Beer festivals in Germany
Beer festivals in Germany
Written By: Alexandra Nuschele

Germany is known for its many beer festivals that go on throughout the year. These festivals draw millions of visitors from all over the world who get to indulge in beer, pretzels and the funfairs.  We’ve compiled a list of the best beer festivals in Germany. 

Oktoberfest – Munich  

The most popular of all beer festivals, this 16-day festival is the biggest beer festival in the world. Since its inception in 1860, it now has over 6 million visitors every year. Although it’s known as Oktoberfest, it is actually held in September. The reason for this is because in September days are longer and the weather is warmer. 

 The festival originated on October 12, 1810, in celebration of the marriage of the crown prince of Bavaria, who later became King Louis I, to Princess Therese von Sachsen-Hildburghausen. The wedding was celebrated with five days of eating, drinking, dancing, and horse racing. This celebration is now an annual event. 

This beer festival is known for its traditional Bavarian costumes and traditional German food which includes sausages, roast chickens and large pretzels. During Oktoberfest, you will find beer halls, parades carnival rides, amusement rides, music, and dance.  

International Berlin Beer Festival 

Unlike other beer festivals that showcase local beers, the International Berlin Beer Festival features both local and international beers. This 3-day event features 350 breweries from almost 90 countries and serves approximately 2,400 different beers.  

The festival takes place along a section of Karl-Marx-Allee in the Friedrichshain district covering an impressive 2.2 kilometres, and currently holds the title for The World’s Longest Beer Garden in the Guinness World Records. 

The festival does not just feature beer. You will find culinary demonstrations and tastings, live music performances on 18 stages and friendly games and competitions. 

Berlin has an excellent transport system so getting around the city should not be difficult. Alternatively, you can explore the city on foot and get to admire and enjoy the festivities.  

Stuttgart cannstatter volksfest 

Locally known as “Wasan”, this festival is considered the second largest beer festival in the world after the Oktoberfest. This festival is held in Stuttgart, one of Germany’s largest cities and the birthplace of Mercedes Benz. This 2-week long festival attracts over 4 million visitors every year.  

Cannstatter Volksfest has entertainment for the young and old and features a big Ferris wheel, roller coaster rides, a wild water coaster, and even a carousel.  

The other attraction of this German beer festival is the annual Volksfest parade that goes through the city’s beautiful streets. 

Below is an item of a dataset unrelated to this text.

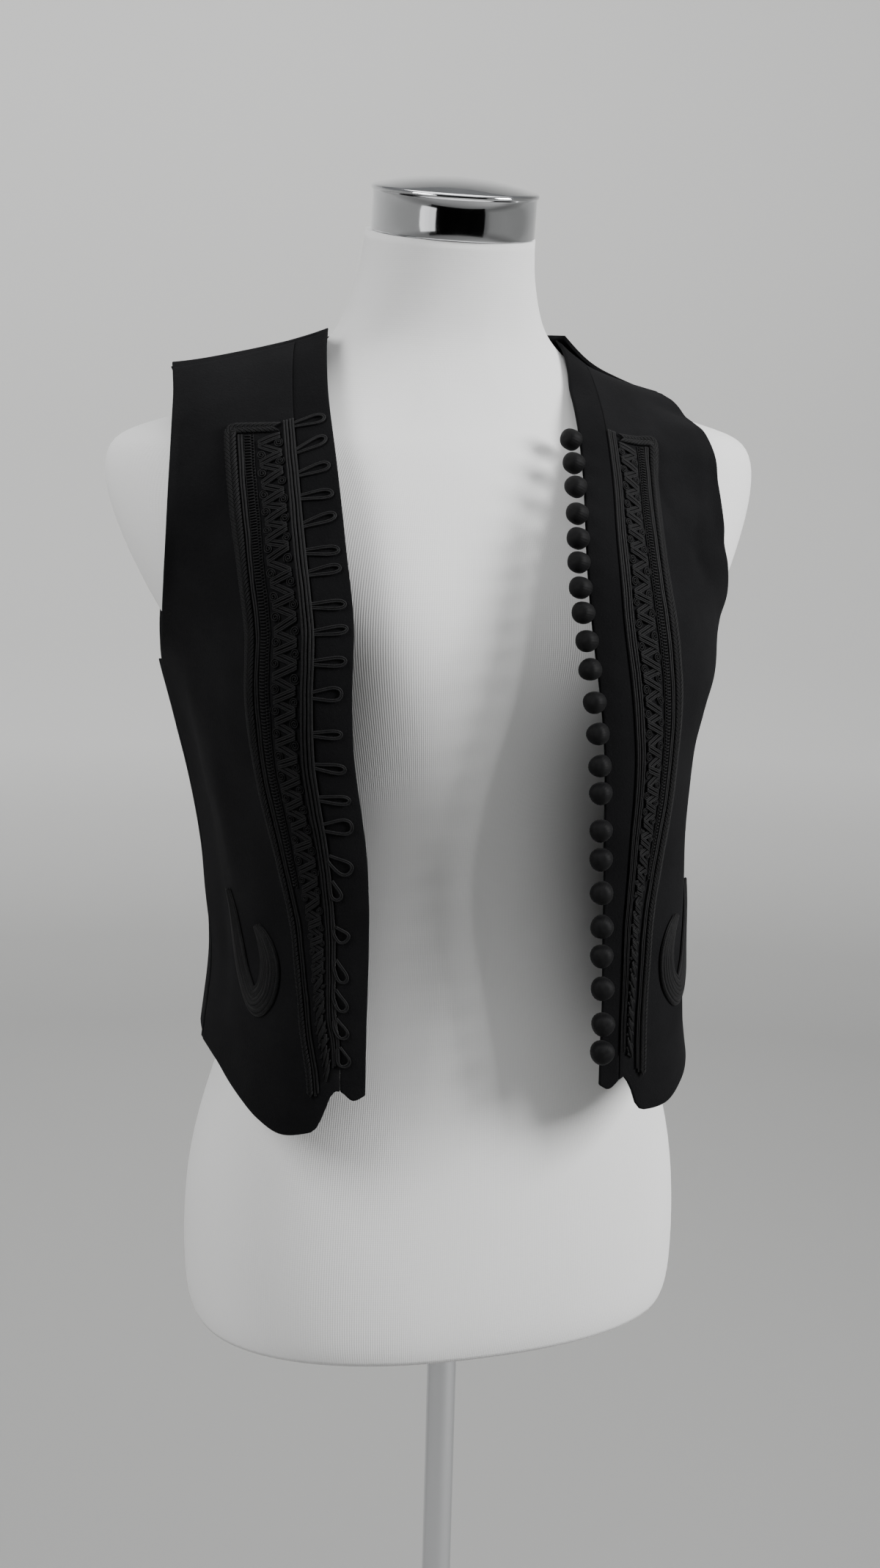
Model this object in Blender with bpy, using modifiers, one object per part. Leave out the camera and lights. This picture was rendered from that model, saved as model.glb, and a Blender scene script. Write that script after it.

Straubing’s Gäubodenvolkfest 

This festival was founded in 1812 by Maximillian I Joseph, King of Bavaria, as a way to bring together the people of Dubane region.  It is an 11-day celebration that takes place in mid- August.  

Gäubodenvolkfest includes 7 tents,  about 27,000 seats, 130 attractions, as well as Bavaria’s largest consumer exhibition. Many visitors wear traditional Bavarian clothing (“Trachten”) for this festival. 

Besides beer tasting, Gäubodenvolkfest features a Bavarian parade with traditional Bavarian costumes (“Trachten”) and horse carriage rides. 

Just like Stuttgart Cannstatter Volkfest, this festival also features family-friendly attractions such as roller coaster rides and carousels. 

Starkbierzeit – the strong beer festival 

The word Starkbierzeit translates to “ strong beer” and that name truly describes this festival. It Originates all the way back to the 17th century by the Paulaner monks who started making strong, high-calorie beers to sustain themselves during the 40 days of lent. On average, a litre of Starkbier contains 180g of solids, equivalent to a third of a loaf of bread. Since then, this tradition has been held in March every two weeks. 

Unlike other Beer festivals in Germany,  the Starkbierzeit festival mostly a local event and is largely ignored by outsiders.  Even though the crowd is less, the alcohol is certainly more.  Brews have to have a minimum alcohol requirement of 7.5 percent to even be considered “Starkbier,” and Munich alone brews more than 40 varieties of it, some containing as much as 19 percent alcohol. 

The festival also takes place immediately after Karneval, which is basically a two-week long European version of Halloween as people are still in a jovial mood.  

Freimarkt, Bremen 

Situated in Northern Germany the Bremen Freimarkt is the oldest fair in Germany. Freimarkt is considered the biggest festival in Northern Germany, with over 4 million visitors yearly and is held over 17 days. It included many festivities such as a carnival with a Ferris wheel, fun rides, parades and plenty of food.  

The Freimarkt started off as a consumer market where merchants would sell goods like Salt, Spices, Food and tools. Since then, it has grown into a market with over 350 carnival workers, beer flowing, and live music. The festival includes several beer Tents such as the Königsalm, the Bayernzelt and Halle 7.